## DATA IN THIS EXERCISE
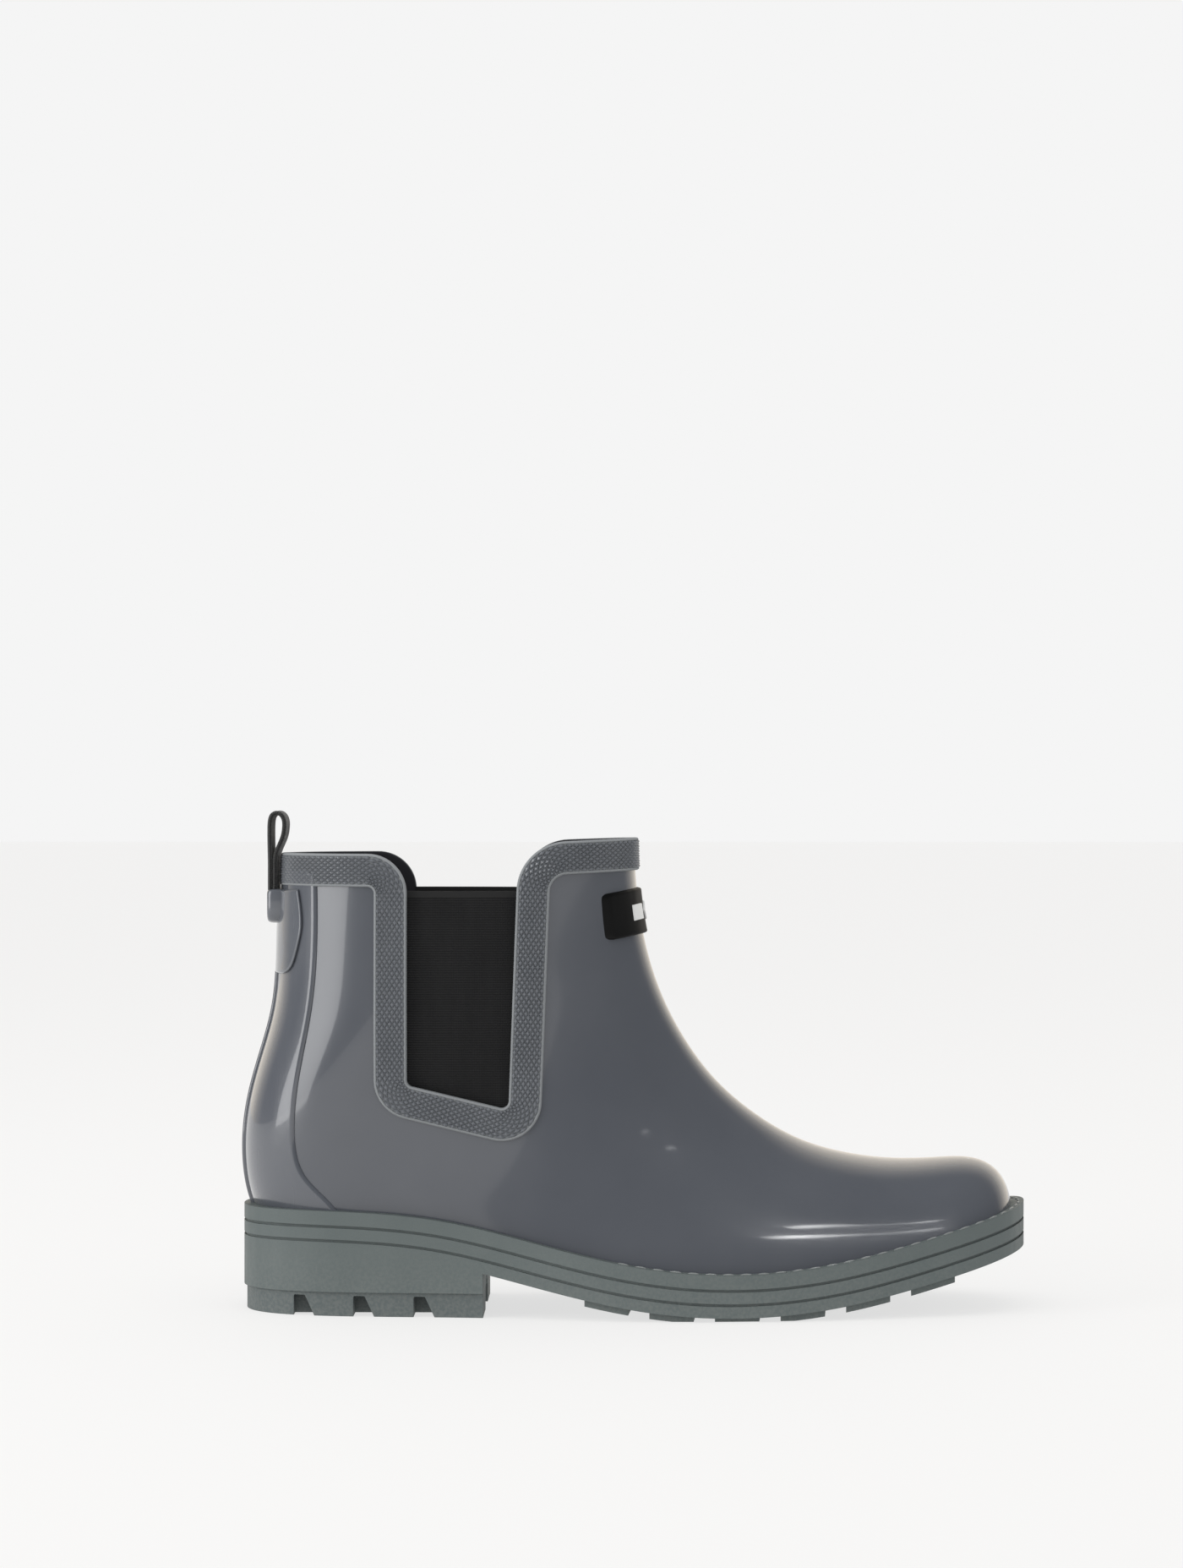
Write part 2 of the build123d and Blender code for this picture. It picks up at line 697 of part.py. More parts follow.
def heel_lift():
    block = sole_prism(welt_margin - heel_taper) & side_box(-20, heel_breast_x, 0, heel_lift_height)
    shape = block - heel_slot()
    inner = heel_half_width + welt_margin - notch_depth
    sides = []
    for side in (-1, 1):
        low, high = min(side * inner, side * REACH), max(side * inner, side * REACH)
        beside = Solid.make_box(2 * REACH, high - low, REACH)
        sides.append(beside.moved(Location((-REACH, low, -REACH / 2))))
    for k in range(notch_count):
        x = notch_first_x + k * notch_pitch
        corners = [(x, -5, 0), (x, notch_height, 0.6), (x + notch_width - notch_lean, notch_height, 0.6)]
        corners += [(x + notch_width + 0.7 * notch_lean, -5, 0)]
        channel = across_prism(rounded(corners, on_side))
        for half in sides:
            shape = shape - (channel & half)
    return shape


def stitches():
    """Short raised bars along the welt, from the waist round the toe."""
    path = outline_edge(welt_margin - stitch_inset)
    count = int(path.length / stitch_pitch)
    flat = []
    for k in range(count):
        centre = path.position_at(k / count)
        if centre.X < stitch_start_x:
            continue
        ahead = path.tangent_at(k / count).normalized()
        side = Vector(-ahead.Y, ahead.X, 0)
        half, wide = ahead * (stitch_length / 2), side * (stitch_width / 2)
        points = [centre - half - wide, centre - half + wide, centre + half + wide, centre + half - wide]
        edges = [Edge.make_line(a, b) for a, b in zip(points, points[1:] + points[:1])]
        flat.append(upright_prism(edges, 0, 60))
    layer = feather_band(0, stitch_rise)
    return Compound(children=[s for bar in flat for s in (bar & layer).solids()])


def build():
    os.makedirs("parts", exist_ok=True)
    above = above_feather()
    save(upper_shell(above), "upper_shell")
    save(heel_overlay(above), "heel_overlay")
    save(back_patch(), "back_patch")
    save(back_seam_strip(above), "back_seam_strip")
    for lateral, name in ((True, "lateral"), (False, "medial")):
        save(binding(lateral), f"collar_binding_{name}")
        save(gore(lateral), f"gore_{name}")
        save(gore_hem(lateral), f"gore_hem_{name}")
    puff = toe_puff(above)
    counter = heel_counter(above)
    save(puff, "toe_puff")
    save(counter, "heel_counter")
    save(lining(above, puff, counter), "lining")
    save(label_plate(), "label_plate")
    save(label_emblem(), "label_emblem")
    tail = loop_tail()
    save(pull_loop(), "pull_loop")
    save(tail, "pull_loop_tail")
    save(loop_cover(tail), "loop_cover")
    save(insole(0, insole_board_wall), "insole_board")
    save(insole(insole_board_wall, insole_board_wall + footbed_wall), "footbed")
    plate = shank()
    save(plate, "shank")
    save(filler() - plate, "bottom_filler")
    save(welt(), "welt")
    save(stitches(), "welt_stitches")
    save(grooved_layer(-layer_thickness), "midsole")
    save(outsole(), "outsole")
    save(heel_lift(), "heel_lift")


if __name__ == "__main__":
    build()
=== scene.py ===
"""A glossy rubber ankle boot with elastic sides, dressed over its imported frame."""
from __future__ import annotations

import logging
import math
import sys
from dataclasses import dataclass
from enum import Enum
from typing import Callable, Optional, Sequence

import bpy
import numpy as np
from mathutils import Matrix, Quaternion, Vector


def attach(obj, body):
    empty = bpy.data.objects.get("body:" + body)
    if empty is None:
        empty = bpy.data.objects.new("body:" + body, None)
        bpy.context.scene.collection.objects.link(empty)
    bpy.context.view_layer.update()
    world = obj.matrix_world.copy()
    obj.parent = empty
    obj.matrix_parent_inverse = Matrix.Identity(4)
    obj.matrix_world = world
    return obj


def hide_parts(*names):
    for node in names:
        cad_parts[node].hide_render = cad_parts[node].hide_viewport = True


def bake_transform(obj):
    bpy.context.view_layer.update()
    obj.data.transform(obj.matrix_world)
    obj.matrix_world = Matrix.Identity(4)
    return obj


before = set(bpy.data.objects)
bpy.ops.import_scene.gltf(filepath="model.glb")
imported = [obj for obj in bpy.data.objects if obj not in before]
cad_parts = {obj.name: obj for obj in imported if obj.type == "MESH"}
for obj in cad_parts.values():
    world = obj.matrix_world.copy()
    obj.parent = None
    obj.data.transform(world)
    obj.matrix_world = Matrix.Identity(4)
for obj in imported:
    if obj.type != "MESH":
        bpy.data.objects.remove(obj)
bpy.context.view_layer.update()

log = logging.getLogger("boot")

MM = 0.001
TURNS = 2 * math.pi / MM        # radians in a metre of map, for a thread of one mm
HEEL_CENTRE = 40.0      # the frame's origin is this far forward of the back of the heel, in mm
BOOT, LOOP = "boot", "loop"


class Side(Enum):
    """The two sides of the boot, as the sign of y."""

    LATERAL = -1
    MEDIAL = 1


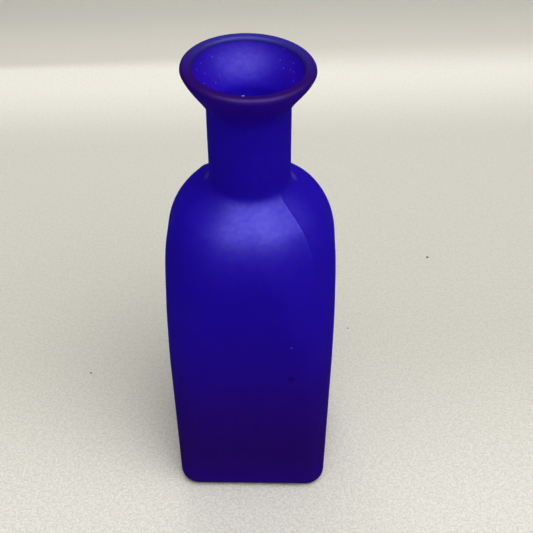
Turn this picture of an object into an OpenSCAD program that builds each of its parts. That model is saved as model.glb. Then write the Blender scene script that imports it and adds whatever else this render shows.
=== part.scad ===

## YOUR GOAL
Find the string "imported" in the entries above and return each line that holds it.

## SOLUTION TO THIS EXERCISE
"""A glossy rubber ankle boot with elastic sides, dressed over its imported frame."""
imported = [obj for obj in bpy.data.objects if obj not in before]
cad_parts = {obj.name: obj for obj in imported if obj.type == "MESH"}
for obj in imported:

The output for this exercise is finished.